I was reflecting on this as I drove a crimson 2016 Ferrari California T through the streets of Santa Monica recently. At $200,000, the California T is Ferrari’s least expensive model but still a supercar in every sense of the word, with 557 unbridled horses of power and a top speed of 196 mph. It is meant to be the “affordable” coltish cousin of Ferrari’s fearsome stallions, plausible as a daily driver but still delivering classic Ferrari performance upon demand. The car’s eyeball-flattening naught to 60 time of 3.3. seconds is thanks to that “T”— a massive twin-turbocharged V8 that purrs like a kitten around town but snarls like a bobcat when you drop the pedal and the seven-speed, dual-clutch transmission gets busy. There are three performance modes: comfort, sport and (gulp) race, which jettisons the traction control, tightens the suspension and unleashes the California T’s inner stallion. (EPA estimated mileage is 16/23, but that goes out the window if the car is driven with any kind of exuberance.)
Climbing into the cabin, with its fragrant, crisply stitched leathers, firm but not punishing buckets, drilled racecar-style aluminum pedals and carbon fiber accents (and a snazzy “California” logo on the passenger-side dash), is to enter a parallel universe where driving a car capable of 747 takeoff speeds can feel as cosseting as a Cadillac, at least compared to brutal supercar standards. The steering is so precise it’s as if the car is laying down its own track with every foot it travels, and the exhaust is tuned so that atmospheric snarls and pops accompany every downshift. The carbon-ceramic brakes are a little grabby in city driving until you get the hang of feathering them but bring the car to a halt from 70 mph in about the same distance as a Gisele Bundchen turn on the catwalk.

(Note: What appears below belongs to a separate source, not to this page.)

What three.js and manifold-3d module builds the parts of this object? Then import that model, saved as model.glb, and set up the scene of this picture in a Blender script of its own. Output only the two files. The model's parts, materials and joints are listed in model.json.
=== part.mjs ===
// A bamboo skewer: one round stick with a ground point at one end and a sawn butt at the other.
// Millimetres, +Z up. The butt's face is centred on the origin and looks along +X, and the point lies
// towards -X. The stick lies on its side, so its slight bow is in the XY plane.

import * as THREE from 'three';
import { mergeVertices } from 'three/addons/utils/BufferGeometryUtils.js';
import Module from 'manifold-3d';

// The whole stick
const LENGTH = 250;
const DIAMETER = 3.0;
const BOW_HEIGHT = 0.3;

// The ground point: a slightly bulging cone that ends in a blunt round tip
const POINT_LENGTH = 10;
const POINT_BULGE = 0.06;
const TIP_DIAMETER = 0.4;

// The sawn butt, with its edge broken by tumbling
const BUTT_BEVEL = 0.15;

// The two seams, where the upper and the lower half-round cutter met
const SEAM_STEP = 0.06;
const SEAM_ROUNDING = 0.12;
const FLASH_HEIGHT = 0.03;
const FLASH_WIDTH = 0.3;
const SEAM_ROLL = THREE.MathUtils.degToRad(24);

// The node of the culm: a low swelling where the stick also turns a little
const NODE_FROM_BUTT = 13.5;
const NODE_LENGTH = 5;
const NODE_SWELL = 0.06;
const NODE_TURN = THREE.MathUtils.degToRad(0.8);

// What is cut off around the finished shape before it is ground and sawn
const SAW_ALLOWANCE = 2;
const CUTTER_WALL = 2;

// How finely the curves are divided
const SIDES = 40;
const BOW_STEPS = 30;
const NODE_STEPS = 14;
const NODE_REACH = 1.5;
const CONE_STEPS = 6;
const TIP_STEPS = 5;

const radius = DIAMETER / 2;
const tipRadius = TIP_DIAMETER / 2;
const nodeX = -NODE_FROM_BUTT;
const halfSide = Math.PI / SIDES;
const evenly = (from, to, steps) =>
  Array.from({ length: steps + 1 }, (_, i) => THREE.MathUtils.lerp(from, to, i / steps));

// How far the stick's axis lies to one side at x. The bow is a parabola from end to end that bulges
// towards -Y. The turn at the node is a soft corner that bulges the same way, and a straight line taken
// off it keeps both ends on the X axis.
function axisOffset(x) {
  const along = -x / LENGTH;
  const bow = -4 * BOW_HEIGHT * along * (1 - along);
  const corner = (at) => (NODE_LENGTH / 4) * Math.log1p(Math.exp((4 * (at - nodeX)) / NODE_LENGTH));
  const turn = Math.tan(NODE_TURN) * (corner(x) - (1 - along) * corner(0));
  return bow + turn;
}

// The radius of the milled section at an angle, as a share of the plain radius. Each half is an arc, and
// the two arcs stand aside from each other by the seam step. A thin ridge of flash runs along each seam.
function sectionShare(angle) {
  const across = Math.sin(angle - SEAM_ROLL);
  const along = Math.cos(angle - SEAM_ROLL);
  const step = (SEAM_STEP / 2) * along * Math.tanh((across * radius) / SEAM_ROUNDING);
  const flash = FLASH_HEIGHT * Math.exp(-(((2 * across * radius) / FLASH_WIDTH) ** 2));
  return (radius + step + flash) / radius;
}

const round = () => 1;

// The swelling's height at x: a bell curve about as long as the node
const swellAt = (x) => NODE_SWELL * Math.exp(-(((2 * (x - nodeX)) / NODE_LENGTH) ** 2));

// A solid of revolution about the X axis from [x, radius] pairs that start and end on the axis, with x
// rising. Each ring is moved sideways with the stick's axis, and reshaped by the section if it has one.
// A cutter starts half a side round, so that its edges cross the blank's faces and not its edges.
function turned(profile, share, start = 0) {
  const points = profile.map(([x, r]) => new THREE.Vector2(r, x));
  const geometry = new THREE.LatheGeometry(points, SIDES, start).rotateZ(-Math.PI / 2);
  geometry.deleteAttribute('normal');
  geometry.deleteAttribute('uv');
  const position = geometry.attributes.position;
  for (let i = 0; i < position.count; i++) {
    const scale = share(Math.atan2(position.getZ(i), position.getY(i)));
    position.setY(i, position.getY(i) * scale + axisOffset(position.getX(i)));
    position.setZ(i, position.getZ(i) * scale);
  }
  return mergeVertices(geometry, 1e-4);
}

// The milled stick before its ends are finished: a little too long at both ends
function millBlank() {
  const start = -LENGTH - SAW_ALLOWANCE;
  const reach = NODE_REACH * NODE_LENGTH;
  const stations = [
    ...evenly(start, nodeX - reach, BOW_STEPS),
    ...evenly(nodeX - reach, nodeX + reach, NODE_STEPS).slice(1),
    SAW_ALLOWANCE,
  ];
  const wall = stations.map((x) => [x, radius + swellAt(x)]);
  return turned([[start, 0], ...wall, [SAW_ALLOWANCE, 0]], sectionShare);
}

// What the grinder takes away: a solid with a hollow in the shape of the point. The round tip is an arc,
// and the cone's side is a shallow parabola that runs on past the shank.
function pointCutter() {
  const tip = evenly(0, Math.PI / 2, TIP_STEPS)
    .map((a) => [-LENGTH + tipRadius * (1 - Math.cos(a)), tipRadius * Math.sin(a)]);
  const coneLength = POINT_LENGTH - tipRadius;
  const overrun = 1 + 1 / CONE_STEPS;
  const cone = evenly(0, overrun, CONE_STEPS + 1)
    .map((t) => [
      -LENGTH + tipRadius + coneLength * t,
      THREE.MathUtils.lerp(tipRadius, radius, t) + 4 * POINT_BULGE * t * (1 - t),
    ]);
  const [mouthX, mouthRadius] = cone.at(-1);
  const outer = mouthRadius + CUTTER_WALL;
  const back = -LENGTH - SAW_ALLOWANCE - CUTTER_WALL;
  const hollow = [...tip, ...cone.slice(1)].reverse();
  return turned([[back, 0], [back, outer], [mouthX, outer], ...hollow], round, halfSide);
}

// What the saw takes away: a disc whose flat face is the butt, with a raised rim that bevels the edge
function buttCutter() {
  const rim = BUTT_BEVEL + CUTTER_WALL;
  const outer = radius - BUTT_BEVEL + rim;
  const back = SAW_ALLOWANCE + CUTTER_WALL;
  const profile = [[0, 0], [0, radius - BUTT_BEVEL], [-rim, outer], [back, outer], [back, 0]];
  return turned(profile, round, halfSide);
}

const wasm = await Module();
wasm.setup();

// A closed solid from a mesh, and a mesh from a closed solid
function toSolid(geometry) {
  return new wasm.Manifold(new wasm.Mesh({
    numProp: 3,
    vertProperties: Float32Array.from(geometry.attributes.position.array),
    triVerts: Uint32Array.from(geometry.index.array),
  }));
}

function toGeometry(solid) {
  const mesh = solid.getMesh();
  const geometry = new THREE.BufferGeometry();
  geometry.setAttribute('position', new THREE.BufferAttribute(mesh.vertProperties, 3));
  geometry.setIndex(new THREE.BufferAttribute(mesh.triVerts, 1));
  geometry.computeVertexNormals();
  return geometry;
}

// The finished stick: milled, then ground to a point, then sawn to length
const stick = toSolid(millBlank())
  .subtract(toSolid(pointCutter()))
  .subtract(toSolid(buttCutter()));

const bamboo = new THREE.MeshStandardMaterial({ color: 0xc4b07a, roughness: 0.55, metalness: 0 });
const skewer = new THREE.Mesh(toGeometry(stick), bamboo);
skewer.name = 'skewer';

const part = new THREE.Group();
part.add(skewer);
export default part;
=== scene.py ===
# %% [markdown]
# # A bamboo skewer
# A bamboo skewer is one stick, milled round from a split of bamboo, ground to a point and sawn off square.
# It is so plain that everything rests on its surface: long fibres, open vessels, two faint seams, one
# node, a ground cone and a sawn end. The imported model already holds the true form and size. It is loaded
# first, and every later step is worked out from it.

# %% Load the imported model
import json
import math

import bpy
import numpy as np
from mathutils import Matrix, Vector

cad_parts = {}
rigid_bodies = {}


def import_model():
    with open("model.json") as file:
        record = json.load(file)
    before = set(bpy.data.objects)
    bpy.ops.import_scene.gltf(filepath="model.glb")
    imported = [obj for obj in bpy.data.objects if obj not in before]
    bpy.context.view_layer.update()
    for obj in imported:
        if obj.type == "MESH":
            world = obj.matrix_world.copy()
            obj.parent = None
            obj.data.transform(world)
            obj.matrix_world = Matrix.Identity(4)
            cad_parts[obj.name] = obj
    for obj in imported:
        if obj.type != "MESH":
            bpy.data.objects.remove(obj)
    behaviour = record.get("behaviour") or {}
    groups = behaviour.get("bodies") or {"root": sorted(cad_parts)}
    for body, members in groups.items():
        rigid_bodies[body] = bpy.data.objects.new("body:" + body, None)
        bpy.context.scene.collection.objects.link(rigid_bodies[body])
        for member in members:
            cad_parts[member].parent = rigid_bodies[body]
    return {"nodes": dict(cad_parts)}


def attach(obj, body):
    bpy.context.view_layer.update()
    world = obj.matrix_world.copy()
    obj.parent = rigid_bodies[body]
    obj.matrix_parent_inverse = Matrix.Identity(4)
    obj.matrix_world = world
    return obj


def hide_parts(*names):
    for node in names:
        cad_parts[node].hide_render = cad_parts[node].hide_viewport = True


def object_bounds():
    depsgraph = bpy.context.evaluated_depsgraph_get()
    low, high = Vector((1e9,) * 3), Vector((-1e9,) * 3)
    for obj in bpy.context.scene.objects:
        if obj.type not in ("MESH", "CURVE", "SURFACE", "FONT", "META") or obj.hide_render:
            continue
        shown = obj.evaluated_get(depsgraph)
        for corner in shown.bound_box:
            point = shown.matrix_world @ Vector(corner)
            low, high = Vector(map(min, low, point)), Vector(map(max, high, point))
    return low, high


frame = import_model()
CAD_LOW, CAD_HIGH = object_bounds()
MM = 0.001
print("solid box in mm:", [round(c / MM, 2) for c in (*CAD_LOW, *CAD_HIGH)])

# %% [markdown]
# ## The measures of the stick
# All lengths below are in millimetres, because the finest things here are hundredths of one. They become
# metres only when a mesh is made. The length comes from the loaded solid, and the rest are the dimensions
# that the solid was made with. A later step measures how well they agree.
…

It’s a mostly flawless execution save for some inexplicable eccentricities, like replacing turn-signal stalks with buttons mounted at the 10 and 2 positions on the steering wheel, which seems sensible until you try to engage them when the wheel is anywhere but in the center position. Starting such a putatively advanced car is an exercise in nostalgia and multitasking, requiring the insertion of an actual key while pressing a red button located, again, on the steering wheel. Meanwhile, the options pricing is one of the more shameless in luxury autodom — adding Apple’s CarPlay, which enables an iPhone to be controlled through the infotainment screen, will run you $4,210; add a breathtaking $12,486 for the admittedly stunning Rosso California paint job. At these prices, the $8,120 Handling Speciale Package, which delivers snappier shifts from the transmission and even tauter performance from the suspension, is practically a bargain.

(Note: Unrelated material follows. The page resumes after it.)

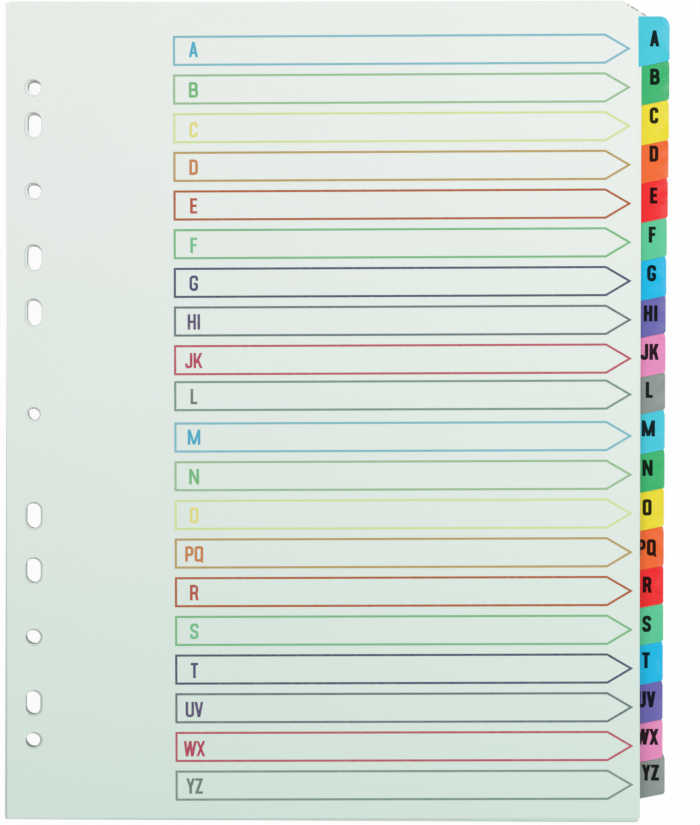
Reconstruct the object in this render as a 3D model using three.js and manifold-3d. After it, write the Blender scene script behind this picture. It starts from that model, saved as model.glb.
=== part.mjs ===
// An A to Z index divider set for a ring binder: one index sheet on twenty tabbed divider sheets.
// Millimetres, +Z up. The sheets lie flat, +Y runs up the page and +X points to the tabs.
import * as THREE from "three";
import { mergeVertices } from "three/addons/utils/BufferGeometryUtils.js";
import Module from "manifold-3d";

const wasm = await Module();
wasm.setup();

// Sheets: A4 height, extra wide so that the tabs clear punched pockets
const sheetWidth = 230;
const sheetHeight = 297;
const cardThickness = 0.2;
const cornerRadius = 0.6; // worn square corners
const cornerCutWidth = 5.8; // the sloping shoulder at the top right corner, along the top edge
const cornerCutDrop = 3.5; // and down the right edge

// Tabs: each stands out of the right edge, one step lower than the tab before
const tabReach = 10; // beyond the right edge
const tabHeight = 18.2; // along the root
const tabTopMargin = 5; // from the top of the sheet to the first tab
const tabBottomMargin = 6.8; // from the last tab to the bottom of the sheet
const tabTaper = 2.1; // rise of the lower side from root to tip
const tabCornerRadius = 3.8; // upper outer corner
const tabToeRadius = 0.9; // lower outer corner

// Coloured film, folded round the outer edge of each tab and stuck to both faces
const filmThickness = 0.05;
const filmInset = 2; // how far it runs in past the root of the tab

// Punching for several ring systems, in one column along the left edge
const punchFromEdge = 9.8; // left edge to the centre of the column
const punchDrop = 1.3; // the middle of the column sits this far below mid height
const punchWidth = 6; // diameter of the round holes and width of the slots
const centreHoleWidth = 5; // the small hole in the middle
const innerSlotFromMiddle = 37;
const innerSlotLength = 10;
const secondSlotFromMiddle = 57;
const secondSlotLength = 9.6;
const middleHoleFromMiddle = 81.2;
const outerSlotFromMiddle = 105.2;
const outerSlotLength = 9.4;
const outerHoleFromMiddle = 118.8;
const leastEdge = 4; // card kept between a hole and the top or bottom edge

// How the stack lies: the dividers as one pile have turned a little under the index sheet
const sheetPitch = cardThickness + 2 * filmThickness; // the films of neighbouring tabs touch
const pileTurn = THREE.MathUtils.degToRad(-0.3);
const pileShift = -0.35; // towards the punched edge
const pileDrop = 0.65; // towards the foot of the page

// Round stretches: angle of one facet
const fineStep = Math.PI / 8;
const plainStep = Math.PI / 5;
const tabStep = Math.PI / 7;
const samePlace = 1e-6; // coordinates closer than this are one

// One entry for each divider, front to back: its mark, the film colour and how far it slipped in the pile
const dividers = [
  { mark: "a", film: 0x4ac7dd, slip: [0.8, 0.5] },
  { mark: "b", film: 0x43b970, slip: [0.75, 0.4] },
  { mark: "c", film: 0xe6d732, slip: [0.7, -0.1] },
  { mark: "d", film: 0xf0732d, slip: [0.6, 0.1] },
  { mark: "e", film: 0xf53034, slip: [0.45, -0.15] },
  { mark: "f", film: 0x5cc49b, slip: [0.15, -0.1] },
  { mark: "g", film: 0x0ab9e6, slip: [0.05, -0.45] },
  { mark: "hi", film: 0x625eaa, slip: [-0.1, 0.1] },
  { mark: "jk", film: 0xeb8cc3, slip: [-0.1, -0.25] },
  { mark: "l", film: 0x939a99, slip: [-0.15, 0.35] },
  { mark: "m", film: 0x32c8e6, slip: [-0.2, -0.2] },
  { mark: "n", film: 0x3cb667, slip: [-0.2, -0.15] },
  { mark: "o", film: 0xdccb2d, slip: [-0.35, 0] },
  { mark: "pq", film: 0xeb5f32, slip: [-0.35, -0.35] },
  { mark: "r", film: 0xd72d32, slip: [-0.4, -0.1] },
  { mark: "s", film: 0x50c687, slip: [-0.4, 0.15] },
  { mark: "t", film: 0x0aa5d7, slip: [-0.45, -0.2] },
  { mark: "uv", film: 0x5f579b, slip: [-0.45, -0.35] },
  { mark: "wx", film: 0xc8709b, slip: [-0.4, -0.3] },
  { mark: "yz", film: 0x71897c, slip: [0.45, 0.55] },
];

const tabStepDown =
  (sheetHeight - tabTopMargin - tabBottomMargin - tabHeight) / (dividers.length - 1);
const tabTip = sheetWidth + tabReach;
const punches = [
  { fromMiddle: 0, width: centreHoleWidth, length: centreHoleWidth },
  { fromMiddle: innerSlotFromMiddle, width: punchWidth, length: innerSlotLength },
  { fromMiddle: secondSlotFromMiddle, width: punchWidth, length: secondSlotLength },
  { fromMiddle: middleHoleFromMiddle, width: punchWidth, length: punchWidth },
  { fromMiddle: outerSlotFromMiddle, width: punchWidth, length: outerSlotLength },
  { fromMiddle: outerHoleFromMiddle, width: punchWidth, length: punchWidth },
];

const cardMaterial = new THREE.MeshStandardMaterial({
  color: 0xe3e9e6,
  roughness: 0.75,
  metalness: 0,
});

// Adds the points of an arc to an outline, both ends included
function addArc(points, x, y, radius, from, to, step) {
  const facets = Math.max(1, Math.round(Math.abs(to - from) / step));
  for (let i = 0; i <= facets; i++) {
    const angle = from + ((to - from) * i) / facets;
    points.push(new THREE.Vector2(x + radius * Math.cos(angle), y + radius * Math.sin(angle)));
  }
}

// A round hole or an upright slot with round ends
function punchPath(x, y, width, length, step) {
  const radius = width / 2;
  const straight = (length - width) / 2;
  const points = [];
  if (straight > 0) {
    addArc(points, x, y + straight, radius, 0, Math.PI, step);
    addArc(points, x, y - straight, radius, Math.PI, 2 * Math.PI, step);
  } else {
    addArc(points, x, y, radius, 0, 2 * Math.PI, step);
    points.pop(); // the last point is the first again
  }
  return new THREE.Path(points);
}

// The column of holes, mirrored about its middle, where the sheet is tall enough for them
function punchPaths(step) {
  const middle = sheetHeight / 2 - punchDrop;
  const paths = [];
  for (const { fromMiddle, width, length } of punches) {
    if (fromMiddle + length / 2 + leastEdge > middle) continue;
    for (const side of fromMiddle > 0 ? [1, -1] : [1])
      paths.push(punchPath(punchFromEdge, middle + side * fromMiddle, width, length, step));
  }
  return paths;
}

// Where the sloping shoulder crosses the height y, also beyond the right edge
function shoulderAt(y) {
  const belowTop = sheetHeight - y;
  return sheetWidth - cornerCutWidth + (belowTop * cornerCutWidth) / cornerCutDrop;
}

// The three sides of a tab from its lower root to its upper one, along x = root
function tabSides(top, root) {
  const bottom = top - tabHeight;
  const slope = Math.atan2(tabTaper, tabReach);
  const tipBottom = bottom + tabTaper;
  const points = [];
  points.push(new THREE.Vector2(root, bottom + (root - sheetWidth) * Math.tan(slope)));
  const toeX = tabTip - tabToeRadius;
  const toeY = tipBottom + tabToeRadius * (1 / Math.cos(slope) - Math.tan(slope));
  addArc(points, toeX, toeY, tabToeRadius, slope - Math.PI / 2, 0, tabStep);
  const cornerX = tabTip - tabCornerRadius;
  addArc(points, cornerX, top - tabCornerRadius, tabCornerRadius, 0, Math.PI / 2, tabStep);
  points.push(new THREE.Vector2(root, top));
  return points;
}

// The outline of a sheet, with the tab whose top is given, or without one
function sheetShape(tabTop, step) {
  const points = [];
  const r = cornerRadius;
  const quarter = Math.PI / 2;
  addArc(points, r, r, r, 2 * quarter, 3 * quarter, quarter);
  addArc(points, sheetWidth - r, r, r, 3 * quarter, 4 * quarter, quarter);
  const sides = tabTop === null ? [] : tabSides(tabTop, sheetWidth);
  if (tabTop !== null && shoulderAt(tabTop) < tabTip - tabCornerRadius) {
    // the shoulder runs on past the right edge until it meets the top of the first tab
    sides[sides.length - 1].x = shoulderAt(tabTop);
  } else {
    sides.push(new THREE.Vector2(sheetWidth, sheetHeight - cornerCutDrop));
  }
  points.push(...sides);
  points.push(new THREE.Vector2(sheetWidth - cornerCutWidth, sheetHeight));
  addArc(points, r, sheetHeight - r, r, quarter, 2 * quarter, quarter);
  const shape = new THREE.Shape(points);
  shape.holes = punchPaths(step);
  return shape;
}

// A flat piece of the given outline, about the middle of the sheet
function slab(shape, bottom, thickness) {
  const geometry = new THREE.ExtrudeGeometry(shape, { depth: thickness, bevelEnabled: false });
  return geometry.translate(-sheetWidth / 2, -sheetHeight / 2, bottom);
}

function solidOf(geometry) {
  const bare = geometry.clone();
  bare.deleteAttribute("normal");
  bare.deleteAttribute("uv");
  const merged = mergeVertices(bare);
  return new wasm.Manifold(
    new wasm.Mesh({
      numProp: 3,
      vertProperties: merged.attributes.position.array,
      triVerts: new Uint32Array(merged.index.array),
    }),
  );
}

function geometryOf(solid) {
  const mesh = solid.getMesh();
  const geometry = new THREE.BufferGeometry();
  geometry.setAttribute("position", new THREE.BufferAttribute(mesh.vertProperties, 3));
  geometry.setIndex(new THREE.BufferAttribute(mesh.triVerts, 1));
  geometry.computeVertexNormals();
  return geometry;
}

// Film over both faces of a tab, joined by the fold along its outer edge
function filmGeometry(tabTop) {
  const sides = tabSides(tabTop, sheetWidth - filmInset);
  const foldEnds = sides.filter((point) => tabTip - point.x < samePlace);
  const fold = foldEnds.map((point) => new THREE.Vector2(tabTip + filmThickness, point.y));
  const after = sides.indexOf(foldEnds[0]) + 1;
  const outline = [...sides.slice(0, after), ...fold, ...sides.slice(after)];
  const wrapped = slab(new THREE.Shape(outline), -filmThickness, cardThickness + 2 * filmThickness);
  const card = new THREE.BoxGeometry(tabTip, 2 * sheetHeight, cardThickness);
  card.translate((tabTip - sheetWidth) / 2, 0, cardThickness / 2);
  return geometryOf(solidOf(wrapped).subtract(solidOf(card)));
}

function namedMesh(name, geometry, material) {
  const mesh = new THREE.Mesh(geometry, material);
  mesh.name = name;
  return mesh;
}

// A divider with its film, where it lies in the pile; the last one shows its back, so its holes are finer
function dividerGroup({ mark, film, slip }, index) {
  const tabTop = sheetHeight - tabTopMargin - index * tabStepDown;
  const below = dividers.length - 1 - index;
  const card = slab(sheetShape(tabTop, below > 0 ? plainStep : fineStep), 0, cardThickness);
  const filmMaterial = new THREE.MeshStandardMaterial({
    color: film,
    roughness: 0.25,
    metalness: 0,
  });
  const group = new THREE.Group();
  group.add(namedMesh("divider_" + mark, card, cardMaterial));
  group.add(namedMesh("tab_film_" + mark, filmGeometry(tabTop), filmMaterial));
  group.position.set(slip[0], slip[1], below * sheetPitch);
  return group;
}

const pile = new THREE.Group();
dividers.forEach((divider, index) => pile.add(dividerGroup(divider, index)));
pile.rotation.z = pileTurn;
pile.position.set(pileShift, -pileDrop, 0);

const indexCard = slab(sheetShape(null, fineStep), 0, cardThickness);
const indexSheet = namedMesh("index_sheet", indexCard, cardMaterial);
indexSheet.position.z = dividers.length * sheetPitch;

const set = new THREE.Group();
set.add(indexSheet, pile);

// The origin is the middle of the underside of the whole stack
const box = new THREE.Box3().setFromObject(set, true);
const middle = box.getCenter(new THREE.Vector3());
set.position.set(-middle.x, -middle.y, -box.min.z);

export default set;
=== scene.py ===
# Lettered index dividers, lying flat and seen from straight above
import math

import bpy
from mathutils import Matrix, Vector
from mathutils.geometry import delaunay_2d_cdt


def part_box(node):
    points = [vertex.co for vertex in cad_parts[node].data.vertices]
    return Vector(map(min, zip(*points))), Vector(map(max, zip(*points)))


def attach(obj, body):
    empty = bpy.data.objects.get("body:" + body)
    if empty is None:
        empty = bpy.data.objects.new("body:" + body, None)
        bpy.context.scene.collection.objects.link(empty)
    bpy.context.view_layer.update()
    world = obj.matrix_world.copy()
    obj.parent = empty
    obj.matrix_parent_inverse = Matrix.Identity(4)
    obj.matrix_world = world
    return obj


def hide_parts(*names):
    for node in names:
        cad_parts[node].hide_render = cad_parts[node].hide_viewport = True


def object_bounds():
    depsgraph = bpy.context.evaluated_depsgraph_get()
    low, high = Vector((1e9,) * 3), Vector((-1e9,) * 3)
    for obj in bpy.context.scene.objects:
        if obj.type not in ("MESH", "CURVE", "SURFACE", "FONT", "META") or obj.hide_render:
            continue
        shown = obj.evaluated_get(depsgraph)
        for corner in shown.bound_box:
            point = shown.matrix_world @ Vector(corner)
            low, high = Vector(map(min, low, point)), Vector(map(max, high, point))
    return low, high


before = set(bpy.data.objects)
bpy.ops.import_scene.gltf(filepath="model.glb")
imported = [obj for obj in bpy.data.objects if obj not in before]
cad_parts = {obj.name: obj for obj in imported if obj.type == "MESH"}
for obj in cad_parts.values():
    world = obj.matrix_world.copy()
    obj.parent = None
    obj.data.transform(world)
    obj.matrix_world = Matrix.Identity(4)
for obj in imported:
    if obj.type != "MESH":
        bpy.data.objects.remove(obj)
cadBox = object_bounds()
mm = 0.001
quarter = math.pi / 2
sharpAngle = math.radians(35)  # steeper edges are shaded sharp

# The ten colours of the set, as 0 to 255: the film of a tab, and the lines and letters of its field
palette = {
    "cyan": {"film": (70, 200, 220), "line": (125, 185, 200), "letters": (70, 170, 200)},
    "green": {"film": (55, 180, 110), "line": (150, 190, 145), "letters": (110, 185, 120)},
    "yellow": {"film": (235, 220, 50), "line": (210, 225, 155), "letters": (225, 220, 125)},
    "orange": {"film": (240, 105, 45), "line": (185, 155, 95), "letters": (200, 125, 65)},
    "red": {"film": (240, 35, 40), "line": (175, 90, 40), "letters": (180, 75, 50)},
    "mint": {"film": (90, 200, 150), "line": (120, 185, 130), "letters": (110, 190, 135)},
    "blue": {"film": (5, 185, 230), "line": (70, 80, 105), "letters": (60, 70, 110)},
    "violet": {"film": (105, 100, 175), "line": (100, 120, 120), "letters": (85, 75, 110)},
    "pink": {"film": (230, 140, 190), "line": (185, 85, 100), "letters": (180, 65, 90)},
    "grey": {"film": (140, 150, 145), "line": (120, 150, 135), "letters": (105, 125, 115)},
}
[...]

Purists will probably howl, but — from slanting nose to bodacious butt — the California T may well be Ferrari’s most beautiful car, recombining several decades of hot car tropes, from Ferraris of yore to the more recent works of Maserati, Aston Martin and even Chevrolet’s Corvette. In a town where radically rendered supercar iron barely rates a second look (and occasionally an eye-roll), the California T inspires longing glances from fellow sporting car drivers as well as from women who looked to be sensibly indifferent to high-testosterone transport. This may be the first Ferrari that’s both a chick — and chic — magnet.